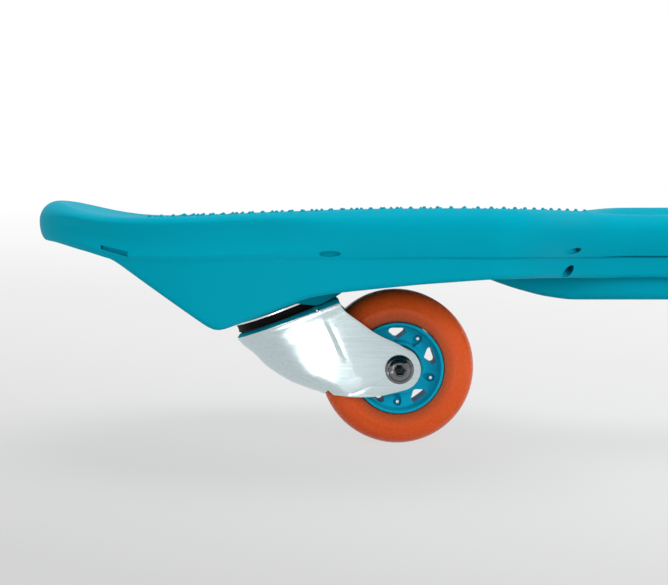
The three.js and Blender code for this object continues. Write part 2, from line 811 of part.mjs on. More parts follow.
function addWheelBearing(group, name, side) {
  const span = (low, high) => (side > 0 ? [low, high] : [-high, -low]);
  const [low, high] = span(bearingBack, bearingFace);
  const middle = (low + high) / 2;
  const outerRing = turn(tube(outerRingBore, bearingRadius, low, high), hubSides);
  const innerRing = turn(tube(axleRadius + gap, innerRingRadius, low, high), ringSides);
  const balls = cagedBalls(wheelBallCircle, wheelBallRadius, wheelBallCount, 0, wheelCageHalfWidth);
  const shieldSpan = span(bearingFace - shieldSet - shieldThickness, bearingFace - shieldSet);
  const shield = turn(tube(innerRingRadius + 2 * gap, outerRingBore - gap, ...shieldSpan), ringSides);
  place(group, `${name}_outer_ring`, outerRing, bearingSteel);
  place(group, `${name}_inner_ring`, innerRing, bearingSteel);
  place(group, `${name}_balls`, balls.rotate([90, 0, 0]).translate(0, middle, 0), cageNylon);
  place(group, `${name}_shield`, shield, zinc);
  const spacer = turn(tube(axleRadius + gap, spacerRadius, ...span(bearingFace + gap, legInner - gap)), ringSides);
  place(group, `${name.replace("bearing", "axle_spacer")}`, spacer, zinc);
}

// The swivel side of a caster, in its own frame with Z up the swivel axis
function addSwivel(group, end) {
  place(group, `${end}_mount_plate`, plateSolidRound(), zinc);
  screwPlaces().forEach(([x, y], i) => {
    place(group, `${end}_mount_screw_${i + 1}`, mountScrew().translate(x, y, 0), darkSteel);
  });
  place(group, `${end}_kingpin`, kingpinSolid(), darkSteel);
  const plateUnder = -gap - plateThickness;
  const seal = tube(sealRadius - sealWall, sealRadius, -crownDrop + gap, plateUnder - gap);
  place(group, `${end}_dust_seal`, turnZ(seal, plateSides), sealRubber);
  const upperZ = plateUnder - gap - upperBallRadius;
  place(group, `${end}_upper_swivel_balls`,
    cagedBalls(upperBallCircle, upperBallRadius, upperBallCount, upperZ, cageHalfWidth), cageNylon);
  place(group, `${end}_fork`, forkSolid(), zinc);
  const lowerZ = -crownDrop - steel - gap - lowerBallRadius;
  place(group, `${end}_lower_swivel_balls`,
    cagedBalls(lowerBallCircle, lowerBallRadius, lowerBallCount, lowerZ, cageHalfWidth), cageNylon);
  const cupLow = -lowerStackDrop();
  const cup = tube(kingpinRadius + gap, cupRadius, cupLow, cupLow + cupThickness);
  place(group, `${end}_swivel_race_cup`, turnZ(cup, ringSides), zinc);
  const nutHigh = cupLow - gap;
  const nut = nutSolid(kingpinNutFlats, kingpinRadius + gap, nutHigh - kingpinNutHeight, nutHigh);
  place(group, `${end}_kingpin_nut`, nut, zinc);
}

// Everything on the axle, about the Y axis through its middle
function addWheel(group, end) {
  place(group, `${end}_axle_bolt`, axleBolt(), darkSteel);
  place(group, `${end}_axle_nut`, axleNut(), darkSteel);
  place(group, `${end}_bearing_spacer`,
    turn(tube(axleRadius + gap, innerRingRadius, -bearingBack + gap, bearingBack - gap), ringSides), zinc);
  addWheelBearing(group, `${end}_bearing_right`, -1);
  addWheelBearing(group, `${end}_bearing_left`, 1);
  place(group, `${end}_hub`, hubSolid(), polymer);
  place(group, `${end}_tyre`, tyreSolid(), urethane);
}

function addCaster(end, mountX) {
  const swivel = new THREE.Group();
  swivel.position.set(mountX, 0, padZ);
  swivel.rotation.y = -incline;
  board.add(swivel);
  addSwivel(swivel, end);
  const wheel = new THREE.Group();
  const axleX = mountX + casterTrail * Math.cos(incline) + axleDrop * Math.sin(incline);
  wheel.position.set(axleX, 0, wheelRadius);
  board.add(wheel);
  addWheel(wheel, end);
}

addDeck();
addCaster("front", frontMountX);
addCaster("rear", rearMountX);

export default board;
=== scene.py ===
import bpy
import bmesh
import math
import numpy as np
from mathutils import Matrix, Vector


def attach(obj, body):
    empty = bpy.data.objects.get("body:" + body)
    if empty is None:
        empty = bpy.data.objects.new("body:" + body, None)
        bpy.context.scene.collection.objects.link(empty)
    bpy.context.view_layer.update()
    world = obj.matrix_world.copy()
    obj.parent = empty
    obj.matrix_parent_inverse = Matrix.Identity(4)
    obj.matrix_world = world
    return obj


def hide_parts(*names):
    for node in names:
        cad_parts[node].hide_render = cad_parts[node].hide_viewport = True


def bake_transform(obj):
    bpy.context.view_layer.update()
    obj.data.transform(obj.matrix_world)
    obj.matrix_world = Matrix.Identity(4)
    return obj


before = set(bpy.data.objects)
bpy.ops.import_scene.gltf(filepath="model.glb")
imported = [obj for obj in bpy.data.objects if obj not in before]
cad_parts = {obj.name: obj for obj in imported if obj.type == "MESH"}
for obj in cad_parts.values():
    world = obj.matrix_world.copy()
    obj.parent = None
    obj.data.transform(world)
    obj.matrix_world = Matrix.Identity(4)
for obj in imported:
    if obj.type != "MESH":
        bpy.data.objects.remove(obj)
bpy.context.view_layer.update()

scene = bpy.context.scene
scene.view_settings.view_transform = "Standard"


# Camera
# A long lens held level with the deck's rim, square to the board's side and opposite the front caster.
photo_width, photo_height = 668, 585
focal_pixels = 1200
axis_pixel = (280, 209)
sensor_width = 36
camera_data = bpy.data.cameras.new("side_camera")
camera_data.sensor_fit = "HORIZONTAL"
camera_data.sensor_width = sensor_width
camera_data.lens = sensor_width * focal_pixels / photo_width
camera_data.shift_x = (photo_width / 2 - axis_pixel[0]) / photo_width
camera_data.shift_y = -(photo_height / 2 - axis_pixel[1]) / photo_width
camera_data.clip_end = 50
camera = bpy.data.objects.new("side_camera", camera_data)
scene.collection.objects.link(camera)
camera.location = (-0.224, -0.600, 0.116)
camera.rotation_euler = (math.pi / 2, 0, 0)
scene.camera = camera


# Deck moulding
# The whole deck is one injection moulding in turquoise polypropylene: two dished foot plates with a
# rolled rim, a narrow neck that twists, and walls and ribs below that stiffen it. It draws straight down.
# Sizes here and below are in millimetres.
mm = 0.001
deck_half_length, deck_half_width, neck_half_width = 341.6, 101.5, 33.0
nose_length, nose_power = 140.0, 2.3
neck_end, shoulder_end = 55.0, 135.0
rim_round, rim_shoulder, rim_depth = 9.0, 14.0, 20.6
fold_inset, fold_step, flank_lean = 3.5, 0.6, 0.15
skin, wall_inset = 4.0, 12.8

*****

● **Written instruction**
Begin with the line that has "obj.data.transform(world)" in the listing above and end after the line that has "scene.camera = camera"; output those lines exactly.

● **Answer below**
    obj.data.transform(world)
    obj.matrix_world = Matrix.Identity(4)
for obj in imported:
    if obj.type != "MESH":
        bpy.data.objects.remove(obj)
bpy.context.view_layer.update()

scene = bpy.context.scene
scene.view_settings.view_transform = "Standard"


# Camera
# A long lens held level with the deck's rim, square to the board's side and opposite the front caster.
photo_width, photo_height = 668, 585
focal_pixels = 1200
axis_pixel = (280, 209)
sensor_width = 36
camera_data = bpy.data.cameras.new("side_camera")
camera_data.sensor_fit = "HORIZONTAL"
camera_data.sensor_width = sensor_width
camera_data.lens = sensor_width * focal_pixels / photo_width
camera_data.shift_x = (photo_width / 2 - axis_pixel[0]) / photo_width
camera_data.shift_y = -(photo_height / 2 - axis_pixel[1]) / photo_width
camera_data.clip_end = 50
camera = bpy.data.objects.new("side_camera", camera_data)
scene.collection.objects.link(camera)
camera.location = (-0.224, -0.600, 0.116)
camera.rotation_euler = (math.pi / 2, 0, 0)
scene.camera = camera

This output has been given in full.